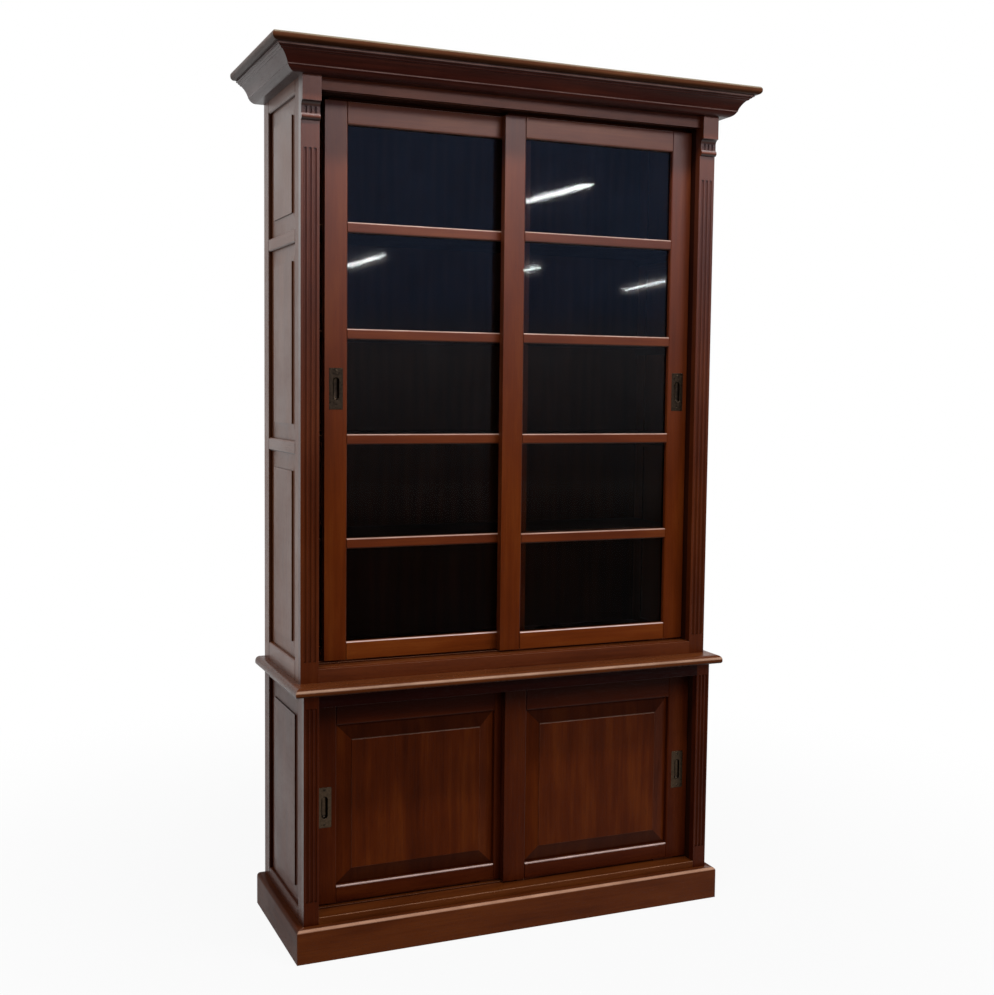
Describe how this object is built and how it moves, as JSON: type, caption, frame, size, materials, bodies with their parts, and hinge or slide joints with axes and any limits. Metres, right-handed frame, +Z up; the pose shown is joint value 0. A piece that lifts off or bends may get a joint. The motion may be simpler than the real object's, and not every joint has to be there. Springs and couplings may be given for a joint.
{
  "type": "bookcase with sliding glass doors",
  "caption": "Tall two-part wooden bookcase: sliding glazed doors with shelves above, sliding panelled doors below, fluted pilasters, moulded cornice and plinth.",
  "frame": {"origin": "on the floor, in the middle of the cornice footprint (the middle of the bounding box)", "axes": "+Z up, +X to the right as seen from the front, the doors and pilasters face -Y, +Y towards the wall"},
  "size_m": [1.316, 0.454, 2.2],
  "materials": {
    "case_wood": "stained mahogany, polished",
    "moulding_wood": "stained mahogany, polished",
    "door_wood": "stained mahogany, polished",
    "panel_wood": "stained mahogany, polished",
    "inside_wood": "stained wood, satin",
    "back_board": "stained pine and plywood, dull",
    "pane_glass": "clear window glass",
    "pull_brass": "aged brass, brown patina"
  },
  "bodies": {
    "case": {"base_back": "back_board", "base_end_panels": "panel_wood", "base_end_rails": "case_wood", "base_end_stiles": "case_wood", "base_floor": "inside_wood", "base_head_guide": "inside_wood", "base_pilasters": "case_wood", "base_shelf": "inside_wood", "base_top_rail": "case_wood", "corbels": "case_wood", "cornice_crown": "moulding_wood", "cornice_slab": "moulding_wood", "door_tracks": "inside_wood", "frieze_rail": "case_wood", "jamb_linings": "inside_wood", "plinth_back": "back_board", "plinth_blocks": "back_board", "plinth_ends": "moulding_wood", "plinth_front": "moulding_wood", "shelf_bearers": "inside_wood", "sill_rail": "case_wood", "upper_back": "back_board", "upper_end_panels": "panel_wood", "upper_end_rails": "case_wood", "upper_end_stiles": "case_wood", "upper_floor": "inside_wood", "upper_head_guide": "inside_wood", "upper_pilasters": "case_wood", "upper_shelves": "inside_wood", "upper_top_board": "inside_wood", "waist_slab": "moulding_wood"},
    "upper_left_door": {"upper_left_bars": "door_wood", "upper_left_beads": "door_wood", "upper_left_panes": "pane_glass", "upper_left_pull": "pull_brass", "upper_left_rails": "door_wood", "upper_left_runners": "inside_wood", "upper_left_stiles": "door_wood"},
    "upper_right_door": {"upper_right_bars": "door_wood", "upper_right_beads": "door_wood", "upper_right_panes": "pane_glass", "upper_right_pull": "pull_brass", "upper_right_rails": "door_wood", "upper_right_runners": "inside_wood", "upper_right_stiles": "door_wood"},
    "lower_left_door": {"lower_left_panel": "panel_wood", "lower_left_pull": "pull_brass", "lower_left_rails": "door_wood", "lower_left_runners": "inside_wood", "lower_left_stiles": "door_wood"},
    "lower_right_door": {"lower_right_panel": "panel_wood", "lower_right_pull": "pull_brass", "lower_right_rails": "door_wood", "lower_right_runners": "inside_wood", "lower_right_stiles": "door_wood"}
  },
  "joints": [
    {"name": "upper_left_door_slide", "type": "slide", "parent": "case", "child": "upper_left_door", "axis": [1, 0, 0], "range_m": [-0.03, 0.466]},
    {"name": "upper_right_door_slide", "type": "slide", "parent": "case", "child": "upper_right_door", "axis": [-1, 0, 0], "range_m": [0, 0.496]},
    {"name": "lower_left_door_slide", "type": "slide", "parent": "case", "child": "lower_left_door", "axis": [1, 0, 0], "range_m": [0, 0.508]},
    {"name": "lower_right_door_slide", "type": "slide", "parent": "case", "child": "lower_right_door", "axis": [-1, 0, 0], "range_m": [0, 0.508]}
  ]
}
──────────────────────────────
- WORK REQUIRED -
Give back each line above precisely as it stands.

- SOLUTION TO THIS EXERCISE -
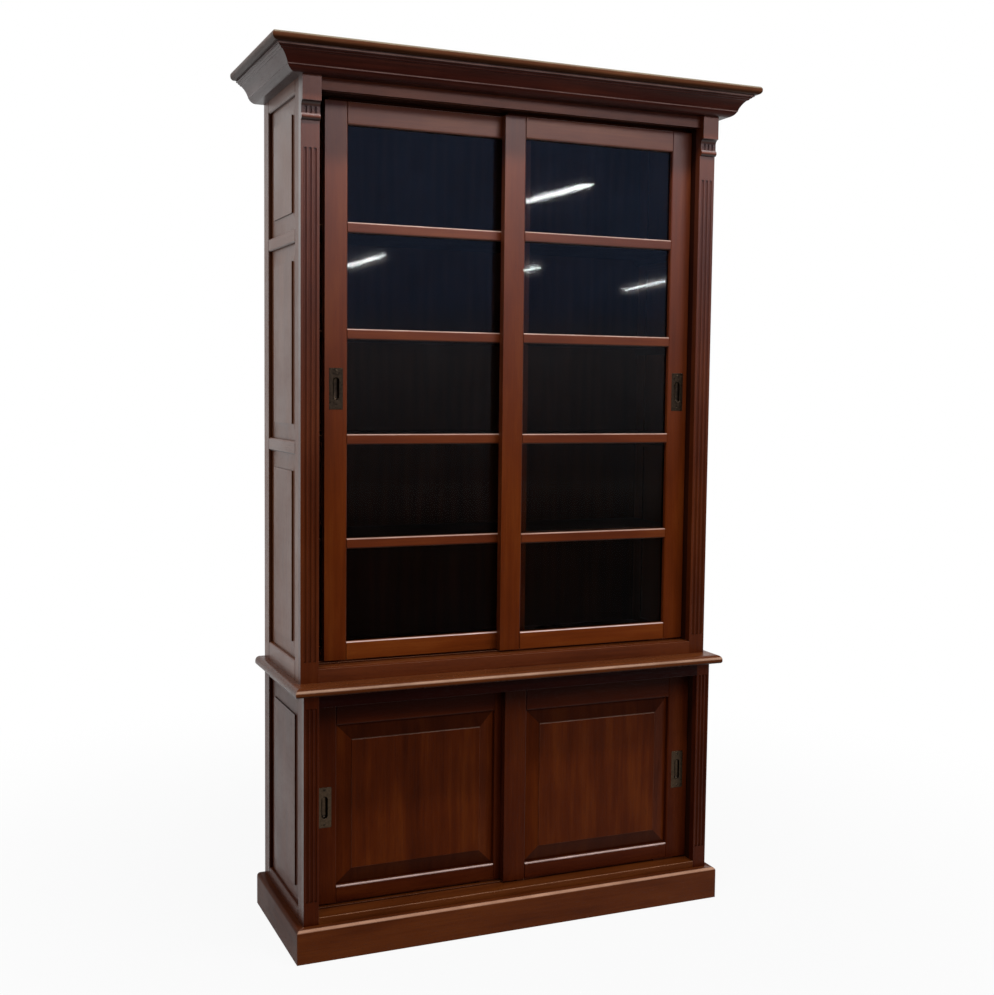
Describe how this object is built and how it moves, as JSON: type, caption, frame, size, materials, bodies with their parts, and hinge or slide joints with axes and any limits. Metres, right-handed frame, +Z up; the pose shown is joint value 0. A piece that lifts off or bends may get a joint. The motion may be simpler than the real object's, and not every joint has to be there. Springs and couplings may be given for a joint.
{
  "type": "bookcase with sliding glass doors",
  "caption": "Tall two-part wooden bookcase: sliding glazed doors with shelves above, sliding panelled doors below, fluted pilasters, moulded cornice and plinth.",
  "frame": {"origin": "on the floor, in the middle of the cornice footprint (the middle of the bounding box)", "axes": "+Z up, +X to the right as seen from the front, the doors and pilasters face -Y, +Y towards the wall"},
  "size_m": [1.316, 0.454, 2.2],
  "materials": {
    "case_wood": "stained mahogany, polished",
    "moulding_wood": "stained mahogany, polished",
    "door_wood": "stained mahogany, polished",
    "panel_wood": "stained mahogany, polished",
    "inside_wood": "stained wood, satin",
    "back_board": "stained pine and plywood, dull",
    "pane_glass": "clear window glass",
    "pull_brass": "aged brass, brown patina"
  },
  "bodies": {
    "case": {"base_back": "back_board", "base_end_panels": "panel_wood", "base_end_rails": "case_wood", "base_end_stiles": "case_wood", "base_floor": "inside_wood", "base_head_guide": "inside_wood", "base_pilasters": "case_wood", "base_shelf": "inside_wood", "base_top_rail": "case_wood", "corbels": "case_wood", "cornice_crown": "moulding_wood", "cornice_slab": "moulding_wood", "door_tracks": "inside_wood", "frieze_rail": "case_wood", "jamb_linings": "inside_wood", "plinth_back": "back_board", "plinth_blocks": "back_board", "plinth_ends": "moulding_wood", "plinth_front": "moulding_wood", "shelf_bearers": "inside_wood", "sill_rail": "case_wood", "upper_back": "back_board", "upper_end_panels": "panel_wood", "upper_end_rails": "case_wood", "upper_end_stiles": "case_wood", "upper_floor": "inside_wood", "upper_head_guide": "inside_wood", "upper_pilasters": "case_wood", "upper_shelves": "inside_wood", "upper_top_board": "inside_wood", "waist_slab": "moulding_wood"},
    "upper_left_door": {"upper_left_bars": "door_wood", "upper_left_beads": "door_wood", "upper_left_panes": "pane_glass", "upper_left_pull": "pull_brass", "upper_left_rails": "door_wood", "upper_left_runners": "inside_wood", "upper_left_stiles": "door_wood"},
    "upper_right_door": {"upper_right_bars": "door_wood", "upper_right_beads": "door_wood", "upper_right_panes": "pane_glass", "upper_right_pull": "pull_brass", "upper_right_rails": "door_wood", "upper_right_runners": "inside_wood", "upper_right_stiles": "door_wood"},
    "lower_left_door": {"lower_left_panel": "panel_wood", "lower_left_pull": "pull_brass", "lower_left_rails": "door_wood", "lower_left_runners": "inside_wood", "lower_left_stiles": "door_wood"},
    "lower_right_door": {"lower_right_panel": "panel_wood", "lower_right_pull": "pull_brass", "lower_right_rails": "door_wood", "lower_right_runners": "inside_wood", "lower_right_stiles": "door_wood"}
  },
  "joints": [
    {"name": "upper_left_door_slide", "type": "slide", "parent": "case", "child": "upper_left_door", "axis": [1, 0, 0], "range_m": [-0.03, 0.466]},
    {"name": "upper_right_door_slide", "type": "slide", "parent": "case", "child": "upper_right_door", "axis": [-1, 0, 0], "range_m": [0, 0.496]},
    {"name": "lower_left_door_slide", "type": "slide", "parent": "case", "child": "lower_left_door", "axis": [1, 0, 0], "range_m": [0, 0.508]},
    {"name": "lower_right_door_slide", "type": "slide", "parent": "case", "child": "lower_right_door", "axis": [-1, 0, 0], "range_m": [0, 0.508]}
  ]
}